Give the number of lines in the records below that include "axes", and nothing more.

◆ ENTRIES PROVIDED:

_ _ _

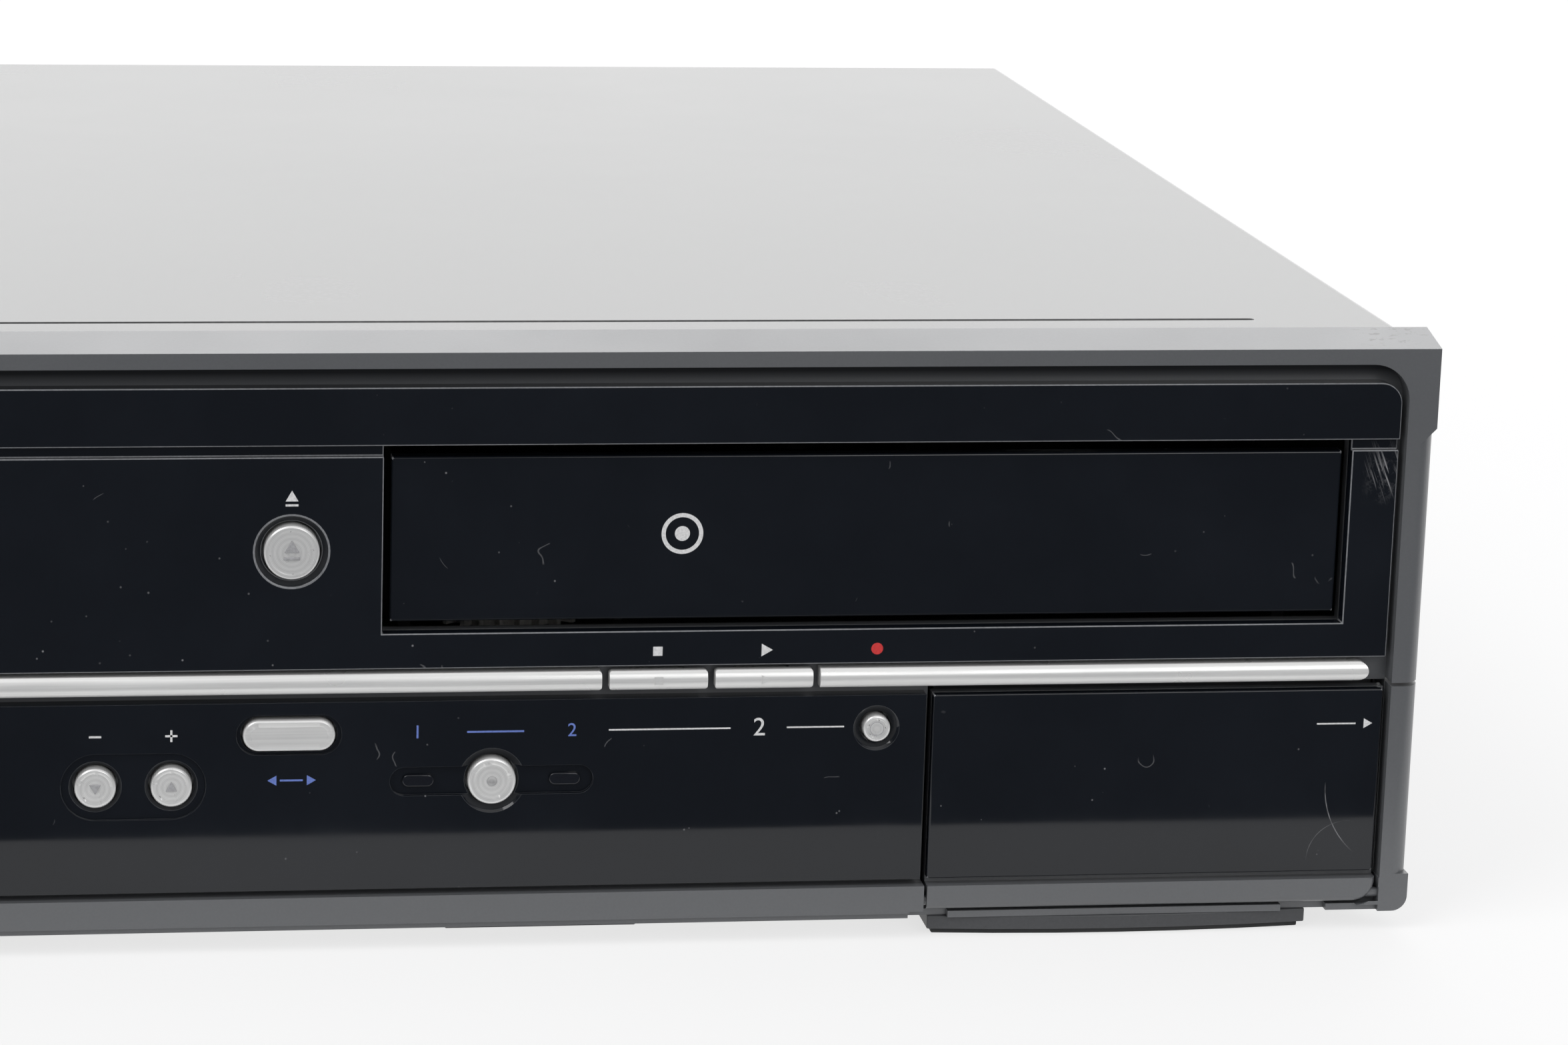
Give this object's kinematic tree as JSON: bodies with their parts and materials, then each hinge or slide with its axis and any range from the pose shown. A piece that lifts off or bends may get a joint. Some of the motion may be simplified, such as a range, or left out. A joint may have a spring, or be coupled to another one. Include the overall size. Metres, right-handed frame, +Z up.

_ _ _

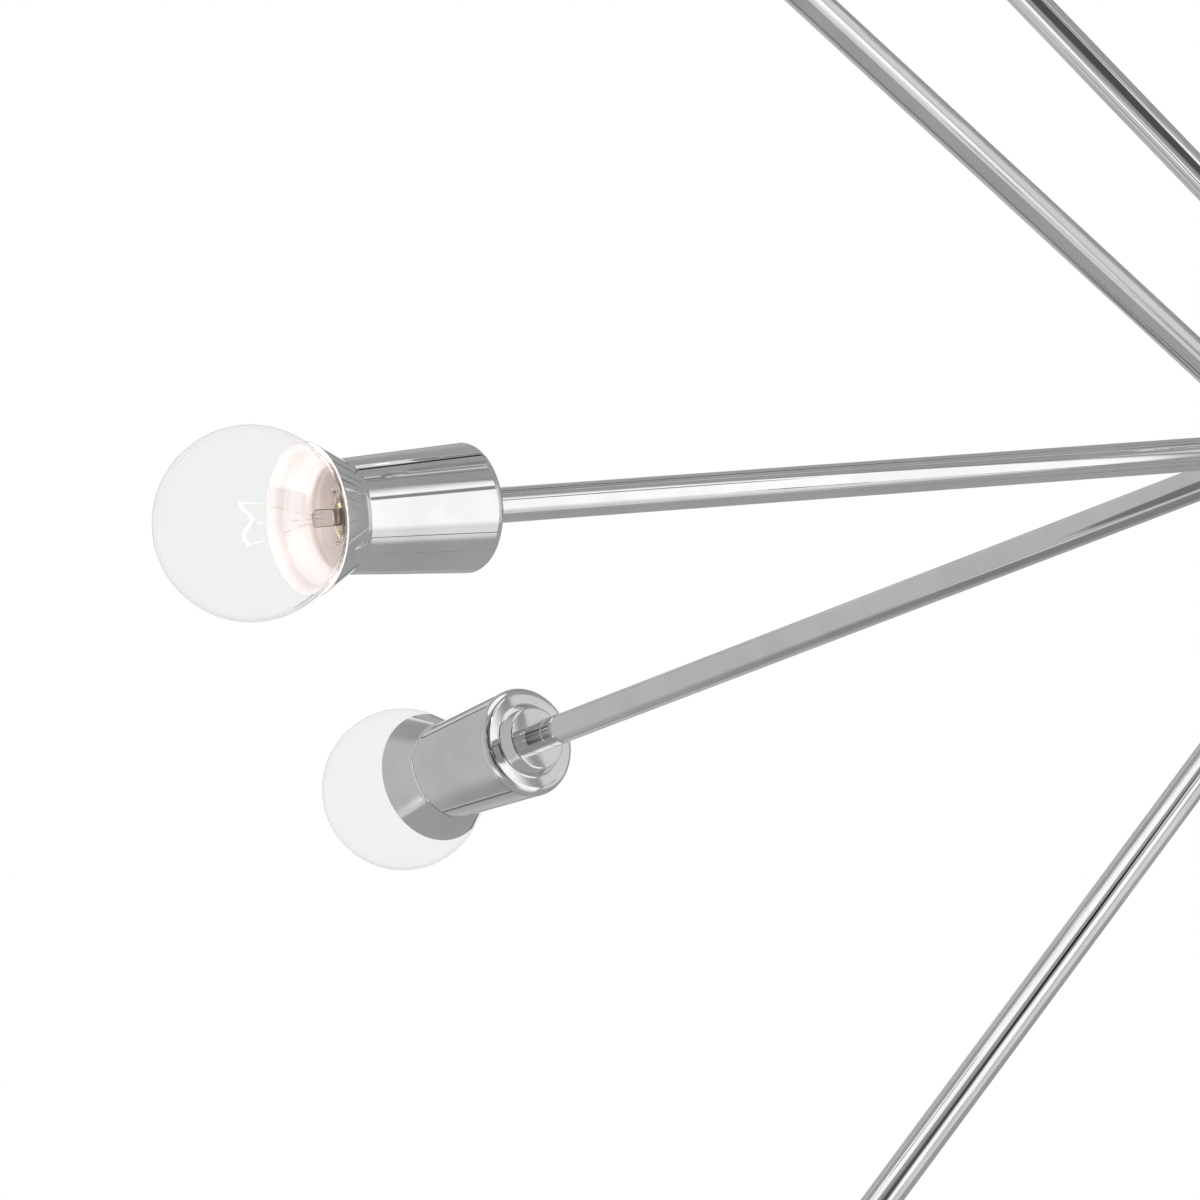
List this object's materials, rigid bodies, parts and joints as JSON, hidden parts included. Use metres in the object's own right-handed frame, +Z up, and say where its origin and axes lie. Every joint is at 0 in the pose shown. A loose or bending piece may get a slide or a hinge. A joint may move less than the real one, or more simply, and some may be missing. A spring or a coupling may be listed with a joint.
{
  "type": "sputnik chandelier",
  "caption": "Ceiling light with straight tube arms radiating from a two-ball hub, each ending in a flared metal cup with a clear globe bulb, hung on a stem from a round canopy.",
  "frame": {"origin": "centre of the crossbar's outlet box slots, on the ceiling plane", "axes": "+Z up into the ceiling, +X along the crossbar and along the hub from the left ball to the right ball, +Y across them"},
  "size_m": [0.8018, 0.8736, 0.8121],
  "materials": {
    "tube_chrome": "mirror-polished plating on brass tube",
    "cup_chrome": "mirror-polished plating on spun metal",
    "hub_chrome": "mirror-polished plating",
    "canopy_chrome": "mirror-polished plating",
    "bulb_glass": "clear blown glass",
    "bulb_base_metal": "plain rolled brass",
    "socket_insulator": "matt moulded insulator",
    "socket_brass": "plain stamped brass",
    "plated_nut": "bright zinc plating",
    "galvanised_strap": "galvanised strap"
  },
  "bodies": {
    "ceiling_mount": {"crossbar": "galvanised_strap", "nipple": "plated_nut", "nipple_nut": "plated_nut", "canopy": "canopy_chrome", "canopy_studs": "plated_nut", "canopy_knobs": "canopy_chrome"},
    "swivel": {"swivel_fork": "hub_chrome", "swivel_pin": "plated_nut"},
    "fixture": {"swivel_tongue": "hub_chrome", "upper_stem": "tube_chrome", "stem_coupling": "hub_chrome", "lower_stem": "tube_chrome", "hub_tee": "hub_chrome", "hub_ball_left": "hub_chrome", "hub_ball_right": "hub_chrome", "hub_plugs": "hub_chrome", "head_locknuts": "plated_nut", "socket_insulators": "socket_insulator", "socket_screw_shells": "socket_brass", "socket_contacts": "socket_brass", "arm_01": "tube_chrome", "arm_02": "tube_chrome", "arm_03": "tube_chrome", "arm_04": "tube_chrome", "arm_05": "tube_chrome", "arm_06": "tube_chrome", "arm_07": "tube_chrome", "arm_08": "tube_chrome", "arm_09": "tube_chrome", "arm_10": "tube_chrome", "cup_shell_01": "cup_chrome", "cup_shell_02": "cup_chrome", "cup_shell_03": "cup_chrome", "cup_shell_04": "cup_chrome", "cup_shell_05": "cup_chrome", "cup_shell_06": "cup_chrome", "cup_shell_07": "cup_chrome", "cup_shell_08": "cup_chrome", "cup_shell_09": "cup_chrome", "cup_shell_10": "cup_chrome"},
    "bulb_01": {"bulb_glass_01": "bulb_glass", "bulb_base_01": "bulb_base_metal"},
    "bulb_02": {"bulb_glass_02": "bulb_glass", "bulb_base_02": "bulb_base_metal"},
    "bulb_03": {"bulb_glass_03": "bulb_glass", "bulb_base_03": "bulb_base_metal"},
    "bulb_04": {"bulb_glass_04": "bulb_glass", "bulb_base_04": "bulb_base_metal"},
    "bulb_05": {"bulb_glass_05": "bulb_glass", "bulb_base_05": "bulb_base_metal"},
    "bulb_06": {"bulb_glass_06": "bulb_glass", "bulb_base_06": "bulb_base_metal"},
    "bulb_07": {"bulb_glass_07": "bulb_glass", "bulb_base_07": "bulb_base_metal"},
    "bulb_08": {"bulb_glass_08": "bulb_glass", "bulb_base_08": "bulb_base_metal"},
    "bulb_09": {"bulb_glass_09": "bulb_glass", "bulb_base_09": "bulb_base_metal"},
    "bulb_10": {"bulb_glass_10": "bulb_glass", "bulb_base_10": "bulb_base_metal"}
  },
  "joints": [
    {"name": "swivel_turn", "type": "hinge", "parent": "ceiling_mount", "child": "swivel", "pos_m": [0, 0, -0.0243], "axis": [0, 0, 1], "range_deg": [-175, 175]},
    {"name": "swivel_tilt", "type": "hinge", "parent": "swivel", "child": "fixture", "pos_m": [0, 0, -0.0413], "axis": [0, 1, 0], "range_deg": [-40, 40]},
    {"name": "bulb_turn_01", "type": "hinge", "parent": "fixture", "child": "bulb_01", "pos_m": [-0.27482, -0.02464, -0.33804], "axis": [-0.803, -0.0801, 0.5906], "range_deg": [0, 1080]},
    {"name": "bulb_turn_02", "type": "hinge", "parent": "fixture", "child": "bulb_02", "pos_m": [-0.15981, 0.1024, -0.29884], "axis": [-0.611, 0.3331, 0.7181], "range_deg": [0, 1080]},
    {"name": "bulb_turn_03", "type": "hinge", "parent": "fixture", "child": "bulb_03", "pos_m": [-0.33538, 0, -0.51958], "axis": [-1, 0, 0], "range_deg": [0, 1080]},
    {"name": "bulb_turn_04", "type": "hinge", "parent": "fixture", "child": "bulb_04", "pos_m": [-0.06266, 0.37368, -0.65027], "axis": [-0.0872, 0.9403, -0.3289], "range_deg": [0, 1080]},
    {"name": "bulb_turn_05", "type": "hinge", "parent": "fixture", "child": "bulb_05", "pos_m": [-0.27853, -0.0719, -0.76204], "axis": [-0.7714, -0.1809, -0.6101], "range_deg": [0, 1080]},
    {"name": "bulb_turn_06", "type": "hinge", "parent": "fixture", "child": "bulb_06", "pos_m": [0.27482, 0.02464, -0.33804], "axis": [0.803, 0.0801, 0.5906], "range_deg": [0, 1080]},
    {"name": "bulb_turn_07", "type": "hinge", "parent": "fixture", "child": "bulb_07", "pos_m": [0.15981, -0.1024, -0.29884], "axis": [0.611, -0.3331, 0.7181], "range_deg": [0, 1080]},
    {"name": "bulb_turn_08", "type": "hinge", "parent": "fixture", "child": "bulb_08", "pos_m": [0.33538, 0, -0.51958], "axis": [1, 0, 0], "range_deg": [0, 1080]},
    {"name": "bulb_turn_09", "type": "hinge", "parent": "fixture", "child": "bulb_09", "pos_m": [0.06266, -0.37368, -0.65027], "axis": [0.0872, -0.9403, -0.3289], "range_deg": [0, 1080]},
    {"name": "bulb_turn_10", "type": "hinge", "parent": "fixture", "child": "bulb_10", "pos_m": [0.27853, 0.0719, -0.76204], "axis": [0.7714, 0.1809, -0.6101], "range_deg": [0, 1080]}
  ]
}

_ _ _

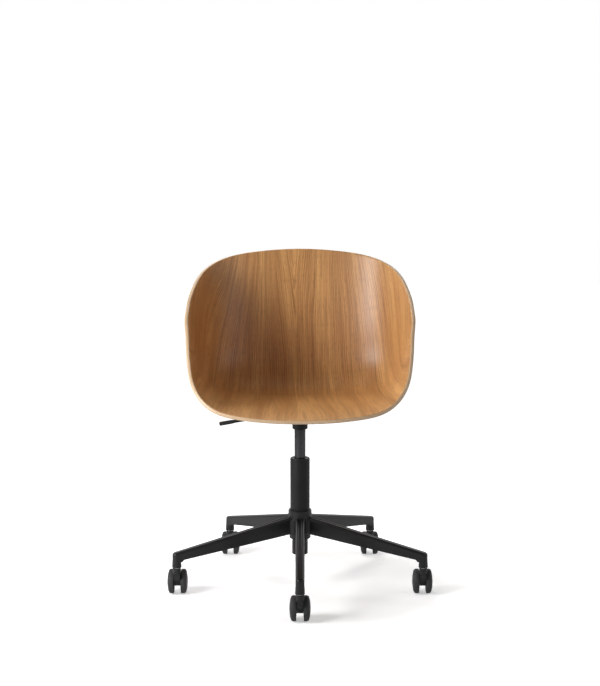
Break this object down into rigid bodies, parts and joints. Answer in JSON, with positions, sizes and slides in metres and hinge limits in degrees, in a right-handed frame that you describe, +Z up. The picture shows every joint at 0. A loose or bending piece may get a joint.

_ _ _

◆ WORKED ANSWER: 2